Scuola Allenatori, atau bisa disebut sebagai sekolah para pelatih, merupakan satu-satunya tempat di Italia yang dituju para allenatore apabila ingin mengambil lisensi UEFA A. Semua pelatih yang bekerja di Serie A dan B wajib mempunyai lisensi tersebut.

Scuola Allenatori terletak di dalam kompleks terpadu milik Federasi Sepak Bola Italia yang disebut Coverciano. Di dalamnya tak hanya melulu soal sepak bola. Terdapat fasilitas olahraga lain, baik di dalam maupun luar ruangan. Terdapat kolam renang untuk kegiatan polo air dan lintasan lari untuk keperluan olahraga atletik. Coverciano memang didesain untuk menaungi banyak cabang olahraga.

Ide ini lahir dari pendiri Coverciano sendiri, yaitu Luigi Ridolfi, keturunan keluarga kaya di Florence sekaligus mewarisi titel Marquis, sebuah gelar bangsawan yang jamak disandang di Italia dan Spanyol. Luigi dikenal sebagai “patron” atau pengayom beberapa cabang olahraga dan banyak festival musim di Florence. Ia juga yang pada tahun 1926 meresmikan pendirian Fiorentina, yang masih berkompetisi hingga saat ini.

Saat itu, di Italia, olahraga atletik dan basket justru yang lebih dikenal publik. Luigi Ridolfi sendiri ingin sepak bola belajar dari banyak cabang olahraga tersebut, yang disebutnya lebih maju sebagai sebuah budaya. Menggunakan pengalamannya mengurus banyak cabang olahraga, Luigi membangun Coverciano.

Coverciano ditujukan baik untuk pendidikan pelatih dan pusat pelatihan bagi tim nasional Italia, sebuah kompleks yang saat itu belum ada di dunia. Luigi ingin para pegiat sepak bola juga belajar secara langsung dari olahraga lain. Proses bertukar pikiran bisa terjdi di mana saja, di lorong-lorong kelas, di kantin.
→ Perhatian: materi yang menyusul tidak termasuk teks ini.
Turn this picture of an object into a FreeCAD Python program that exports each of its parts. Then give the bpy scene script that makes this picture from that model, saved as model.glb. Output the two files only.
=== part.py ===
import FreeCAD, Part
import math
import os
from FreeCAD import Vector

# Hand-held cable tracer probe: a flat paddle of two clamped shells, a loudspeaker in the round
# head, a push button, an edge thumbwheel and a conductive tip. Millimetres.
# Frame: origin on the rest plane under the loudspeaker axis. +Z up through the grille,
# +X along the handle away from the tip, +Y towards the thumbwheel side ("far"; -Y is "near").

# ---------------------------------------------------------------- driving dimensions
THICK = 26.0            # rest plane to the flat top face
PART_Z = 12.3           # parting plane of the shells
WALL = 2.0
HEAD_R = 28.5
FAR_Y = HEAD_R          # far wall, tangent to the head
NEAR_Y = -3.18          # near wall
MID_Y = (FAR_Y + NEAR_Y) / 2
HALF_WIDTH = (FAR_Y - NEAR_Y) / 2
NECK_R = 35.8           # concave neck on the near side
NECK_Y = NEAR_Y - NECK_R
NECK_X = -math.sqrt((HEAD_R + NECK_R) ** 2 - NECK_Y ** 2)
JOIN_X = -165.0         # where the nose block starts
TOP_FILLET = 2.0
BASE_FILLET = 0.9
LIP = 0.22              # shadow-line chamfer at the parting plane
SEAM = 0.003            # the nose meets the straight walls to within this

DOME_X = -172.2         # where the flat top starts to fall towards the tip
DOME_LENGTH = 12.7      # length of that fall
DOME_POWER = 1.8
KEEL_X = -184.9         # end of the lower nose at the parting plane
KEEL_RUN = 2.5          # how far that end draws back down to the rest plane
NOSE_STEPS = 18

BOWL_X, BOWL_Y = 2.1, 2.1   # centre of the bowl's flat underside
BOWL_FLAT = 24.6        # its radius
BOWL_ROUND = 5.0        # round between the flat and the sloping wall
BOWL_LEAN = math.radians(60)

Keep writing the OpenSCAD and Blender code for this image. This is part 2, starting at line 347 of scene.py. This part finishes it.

Hasilnya pun baik. Dr. Fini Fino, kurator museum sepak bola Coverciano, menjelaskan bahwa ilmu dari ragam cabang olahraga memberikan banyak keuntungan bagi sepak bola. Salah satunya adalah membantu pelatih sepak bola memahami kemampuan fisik pemain.

Sekitar tahun 1960, Profesor Nicola Comucci memberikan pelajaran kepada para pelatih tentang mempersiapkan fisik pemain sepak bola supaya mampu bertanding di level tertinggi.

Prof. Comucci biasa mengamati latihan olahraga atletik. Tujuannya untuk mengamati mulai dari pergerakan selama atlet berlari, bagaimana cara atlet berlari di lintasan yang tidak lurus, hingga cara atlet lari menjaga pandangannya tetap terarah ke depan ketika berlari.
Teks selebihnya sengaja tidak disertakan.